Atlas Grove is a grove of Coast redwood trees (Sequoia sempervirens) within Prairie Creek Redwoods State Park, in Humboldt County, northern California. It contains the third largest known Coast redwood, Iluvatar.

==Description==
According to author Richard Preston, the Atlas Grove was discovered by naturalist Michael Taylor in 1991. For old growth specimens importance, the Atlas Grove is similar to the Grove of Titans, another undisclosed grove of first growth Coast redwoods in the park. The exact locations of both are undisclosed, to protect their ecology.

Among tree hunters and botanists, some groves and trees are given names unofficially. However, over 900 Coast redwood groves have been named by the Save the Redwoods League, as an "everlasting memorial to an individual, family or organization". It has not been disclosed whether the Atlas Grove is one of the dedicated memorial groves.

==Botany==
An area of approximately 1 hectare in the Atlas Grove was studied, known as the Atlas Project. The exact location of the study is undisclosed.

Trees in the stand were measured with tapes and laser range finders. Over 20 days with 5 climbers was spent just in measuring the Iluvatar tree. Scientific studies were done with moisture, light, and sap flow sensors.

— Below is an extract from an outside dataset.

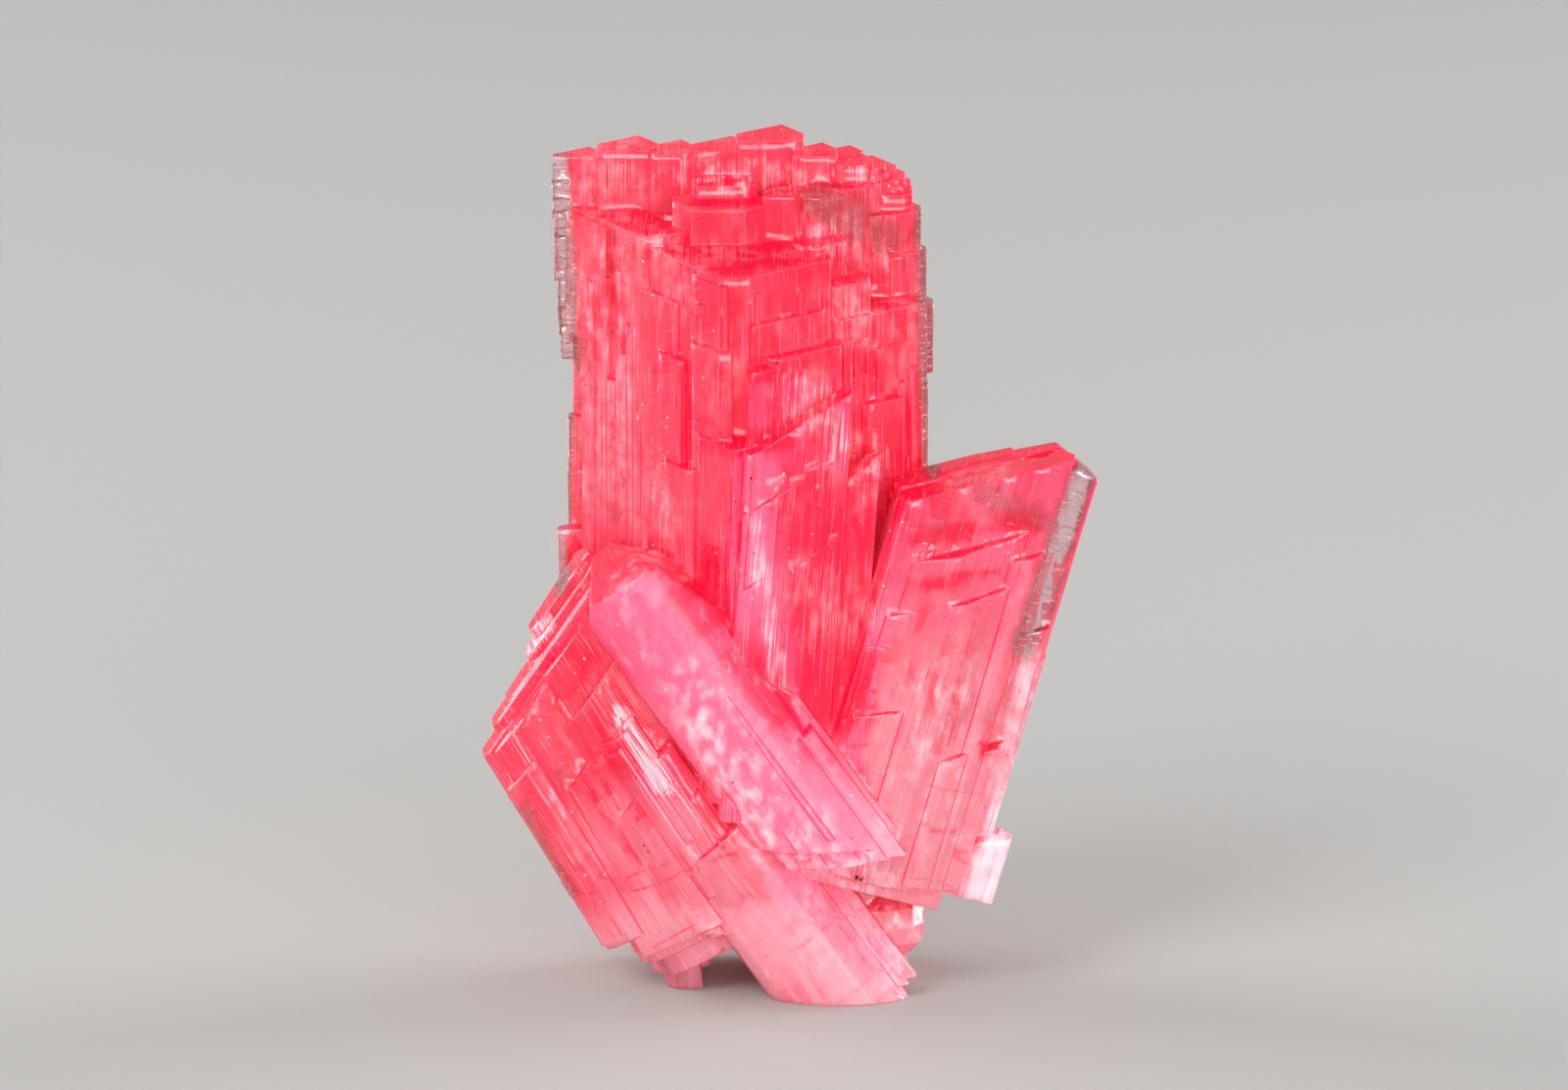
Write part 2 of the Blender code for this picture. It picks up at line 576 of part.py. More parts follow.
def feet(collection, rng):
    """Two lobes that reach the cut, with an open notch between them, and the mass that joins them.

    They run well to the back, so that the specimen stands on the cut by itself."""
    left = Crystal("left_foot", collection, rng, foot=(-3.35, 0.0, 0.0), lean=-9.0, end_roll=-30.0)
    left.blade(-0.62, 0.62, (-0.25, 0.25), -1.75, 3.3, -0.6, 3.2, side=FOOT_DEPTH)
    left.blade(-1.05, 0.95, (-0.45, 0.3), -1.45, 3.2, 0.55, 3.4, side=FOOT_DEPTH)
    left.blade(-1.7, 1.3, (-0.6, 0.4), -1.15, 3.0, 1.15, 3.6, side=FOOT_DEPTH)
    right = Crystal("right_foot", collection, rng, foot=(0.9, 0.0, 0.0), lean=7.0, end_roll=24.0)
    right.blade(-1.45, 2.3, (-0.6, 0.6), -2.4, 3.7, -0.7, 3.4, side=FOOT_DEPTH)
    right.blade(-1.75, 0.3, (-1.3, -0.6), -1.6, 3.4, 0.55, 3.4, side=FOOT_DEPTH)
    right.blade(0.2, 3.2, (1.0, 1.8), -1.9, 3.2, 0.4, 3.6, side=1.6)
    middle = Crystal("root", collection, rng, foot=(-1.0, 0.4, 0.0))
    middle.blade(-4.4, 5.0, (-1.8, 1.6), -3.6, 3.0, 2.35, 9.0, side=2.0)
    left.ribs((-0.8, -1.3), (-0.3, -1.75), 0.2, 3.0, 2)
    right.ribs((0.7, -2.35), (2.2, -1.7), -0.1, 3.0, 4)


def outer_shell_only(mesh_maker):
    """Small pockets closed in between the blades are filled: only the outer skin stays."""
    unseen = set(mesh_maker.faces)
    shells = []
    while unseen:
        stack = [unseen.pop()]
        shell = set(stack)
        while stack:
            face = stack.pop()
            for edge in face.edges:
                for other in edge.link_faces:
                    if other in unseen:
                        unseen.discard(other)
                        shell.add(other)
                        stack.append(other)
        shells.append(shell)
    largest = max(shells, key=lambda shell: sum(face.calc_area() for face in shell))
    inner = [face for shell in shells if shell is not largest for face in shell]
    bmesh.ops.delete(mesh_maker, geom=inner, context="FACES")


def centre_on_axis(mesh_maker):
    """Moves the mesh so that the middle of its box is on the Z axis."""
    across = [vert.co.x for vert in mesh_maker.verts]
    deep = [vert.co.y for vert in mesh_maker.verts]
    middle = Vector((0.5 * (min(across) + max(across)), 0.5 * (min(deep) + max(deep)), 0.0))
    mesh_maker.transform(Matrix.Translation(-middle))


def join_forms(collection, name, material):
    """Unites all forms, cuts the base flat at Z = 0 and leaves one closed mesh in metres."""
    forms = list(collection.objects)
    bpy.context.view_layer.update()
    seed_form = forms[0]
    collection.objects.unlink(seed_form)
    bpy.context.scene.collection.objects.link(seed_form)
    union = seed_form.modifiers.new("grown together", "BOOLEAN")
    union.operation = "UNION"
    union.solver = "EXACT"
    union.operand_type = "COLLECTION"
    union.collection = collection

    bpy.ops.mesh.primitive_cube_add(size=GROUND_SIZE, location=(0.0, 0.0, -0.5 * GROUND_SIZE))
    ground = bpy.context.object
    ground.name = "ground_cut"
    ground.hide_render = True
    ground.display_type = "WIRE"
    base_cut = seed_form.modifiers.new("base cut", "BOOLEAN")
    base_cut.operation = "DIFFERENCE"
    base_cut.solver = "EXACT"
    base_cut.object = ground

    bpy.context.view_layer.update()
    depsgraph = bpy.context.evaluated_depsgraph_get()
    mesh = bpy.data.meshes.new_from_object(seed_form.evaluated_get(depsgraph))
    mesh_maker = bmesh.new()
    mesh_maker.from_mesh(mesh)
    bmesh.ops.remove_doubles(mesh_maker, verts=mesh_maker.verts, dist=WELD)
    outer_shell_only(mesh_maker)
    bmesh.ops.triangulate(mesh_maker, faces=mesh_maker.faces)
    centre_on_axis(mesh_maker)
    mesh_maker.transform(Matrix.Scale(MM, 4))
    mesh_maker.to_mesh(mesh)
    mesh_maker.free()

    for helper in forms + [ground]:
        bpy.data.objects.remove(helper, do_unlink=True)
    bpy.data.collections.remove(collection)
    mesh.name = name
    mesh.materials.clear()
    mesh.materials.append(material)
    cluster = bpy.data.objects.new(name, mesh)
    bpy.context.scene.collection.objects.link(cluster)
    return cluster


def main():
    clear_scene()
    rng = random.Random(SEED)
    collection = bpy.data.collections.new("forms")
    bpy.context.scene.collection.children.link(collection)
    tower(collection, rng)
    tower_rear(collection, rng)
    front_blade(collection, rng)
    right_crystal(collection, rng)
    right_rear(collection, rng)
    left_plate(collection, rng)
    left_rear(collection, rng)
    front_bar(collection, rng)
    small_crystals(collection, rng)
    lower_lobe(collection, rng)
    side_lump(collection)
    feet(collection, rng)
    join_forms(collection, "rhodonite_cluster", crystal_material())


main()
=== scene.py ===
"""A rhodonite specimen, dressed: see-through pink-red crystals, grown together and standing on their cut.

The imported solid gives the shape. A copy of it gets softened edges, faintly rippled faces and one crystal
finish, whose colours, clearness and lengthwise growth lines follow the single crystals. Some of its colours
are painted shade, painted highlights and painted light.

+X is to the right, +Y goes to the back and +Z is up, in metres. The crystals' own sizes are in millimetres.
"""

import json
import math
from collections import namedtuple

import bmesh
import bpy
import numpy as np
from mathutils import Euler, Matrix, Vector
from mathutils.bvhtree import BVHTree

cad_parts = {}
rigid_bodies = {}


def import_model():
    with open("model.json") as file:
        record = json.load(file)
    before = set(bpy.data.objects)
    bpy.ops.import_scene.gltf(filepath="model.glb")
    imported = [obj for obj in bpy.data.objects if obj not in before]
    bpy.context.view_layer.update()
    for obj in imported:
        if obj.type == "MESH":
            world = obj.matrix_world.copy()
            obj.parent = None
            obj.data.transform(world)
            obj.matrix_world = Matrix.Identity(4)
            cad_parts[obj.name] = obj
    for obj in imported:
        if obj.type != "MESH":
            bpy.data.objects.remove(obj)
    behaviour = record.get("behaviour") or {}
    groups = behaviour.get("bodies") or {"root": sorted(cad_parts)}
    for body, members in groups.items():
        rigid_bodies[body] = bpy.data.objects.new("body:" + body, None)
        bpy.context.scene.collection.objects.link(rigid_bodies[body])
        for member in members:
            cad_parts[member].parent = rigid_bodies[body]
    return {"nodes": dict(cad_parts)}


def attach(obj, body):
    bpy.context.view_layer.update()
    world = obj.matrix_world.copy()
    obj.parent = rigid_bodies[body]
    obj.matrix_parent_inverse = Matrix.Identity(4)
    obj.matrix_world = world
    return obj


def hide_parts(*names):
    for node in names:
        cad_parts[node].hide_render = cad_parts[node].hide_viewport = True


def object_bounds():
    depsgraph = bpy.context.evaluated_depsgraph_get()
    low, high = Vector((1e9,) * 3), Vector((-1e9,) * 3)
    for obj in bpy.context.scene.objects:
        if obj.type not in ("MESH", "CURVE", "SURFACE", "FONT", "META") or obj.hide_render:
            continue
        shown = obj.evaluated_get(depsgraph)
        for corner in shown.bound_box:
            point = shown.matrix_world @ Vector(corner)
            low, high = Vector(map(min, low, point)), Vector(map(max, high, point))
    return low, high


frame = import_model()
SOLID_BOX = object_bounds()

bl_info = {
    "name": "Rhodonite specimen",
    "version": (1, 0, 0),
    "blender": (4, 5, 0),
    "location": "3D View > Sidebar > Rhodonite",
    "description": "Dresses a cluster of see-through pink-red crystals",
    "category": "Object",
}

NODE = "rhodonite_cluster"
PIECE = "rhodonite_crystals"
MM = 0.001
VIEW_RISE = math.radians(12.0)  # how far the viewer looks down on the specimen
VIEW_TARGET = (-0.16 * MM, 0.0, 15.22 * MM)
SPECIMEN_MIDDLE = (0.0, 0.0, 15.0 * MM)  # where the lights point

# One crystal: where its foot is, how it leans, pitches and turns, in degrees, and the two corners of the box
# that holds its faces. Sizes are in millimetres. Then come its colours at the root and at the tip, how clear
# it is and how strongly it is lined.
Crystal = namedtuple("Crystal", "name foot lean pitch turn low high root tip clear lines")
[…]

Wildlife in the grove was studied too, including the Wandering salamander (Aneides vagrans).

The Atlas Grove contains other old growth Coast redwoods, including: the Atlas Tree, Gaia, Pleiades, Ballantine, Prometheus, and the Bell Tree.

Other flora in the Atlas Grove includes: Douglas-fir (Pseudotsuga menziesii), Sitka spruce (Picea sitchensis), Bigleaf maple (Acer macrophyllum), Cascara buckthorn (Rhamnus purshiana), California laurel (Umbellularia californica), Western hemlock (Tsuga heterophylla), Port Orford-cedar (Chamaecyparis lawsoniana) and Tanoak (Lithocarpus densiflorus).